Michael: Salsa means hot comments.

Nicole: Oh, that's good! Yes!

NT: There aren't many subtle metaphors in dreams, are there?

Nicole: Wait. I want to go back to Carol Burnett. You've got to deliver a picture to someplace unpleasant. But it's Fay Wray! And that's all good, you see? I think it means something. The dream is telling you that something cool is about to happen, even though it might seem kind of unpleasant.

NT: Got it. Okay, how about this one: I dreamed that I went to a KISS concert. The opening act was Dolly Parton. When KISS and Dolly dueted on "Detroit Rock City," I left. In the arena parking lot, an old woman sold me a smoothie and then put a curse on me when I didn't tip her. What does it all mean?

 

Nicole: Ego stuff! You weren't interested in the concert, you left; you bought a smoothie, and then you didn't even tip the old lady. What's wrong with you? Only you know.

Michael: Things in the dream could have gone smoothly . . .

Nicole: Smoothie!

Michael: Right, the dream would have gone smoothly if you had tipped the old lady, but you didn't, so you ended up with a curse on you.

Nicole: Hey, but listen, you don't really have a curse on you. It's just a symbol.

NT: That's a relief. Okay, now you tell me your dreams and I'll interpret them.

Nicole: Good! I'll go first: We moved to Phoenix, and we needed car insurance. So I dreamed I met with a really young insurance agent and he was rude to me.

NT: It means if you don't let go of your fear of encyclopedia salesmen, someone will run over you with their SUV.

Michael: The other night, I dreamt about bees buzzing around me.

NT: That means you should eat some honey real quick or you'll die.

Michael: No.

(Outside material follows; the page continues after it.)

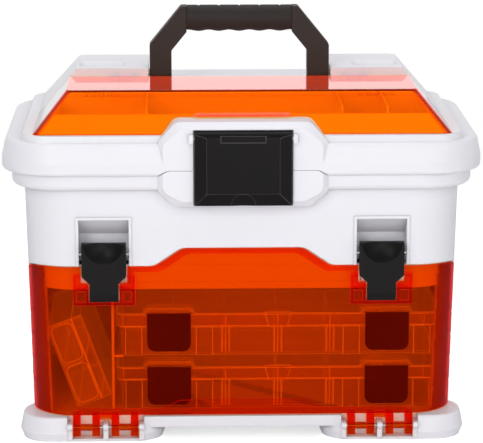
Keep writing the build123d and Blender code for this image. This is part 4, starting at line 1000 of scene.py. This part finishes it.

It means I should get busy on projects I've been putting off. I need to get busy as a bee.

Nicole: Here's one: I dreamed that a friend of mine went on a date with John Travolta, and he was acting like a lunatic. He kicked down her door, he yelled at her, he pulled down her skirt.

NT: This means you will meet a journalist who will take you to a titty bar and ask you a lot of rude questions. And then he will leave suddenly, and a woman with no blouse on will bring you a clean ashtray and try to sell you a lap dance.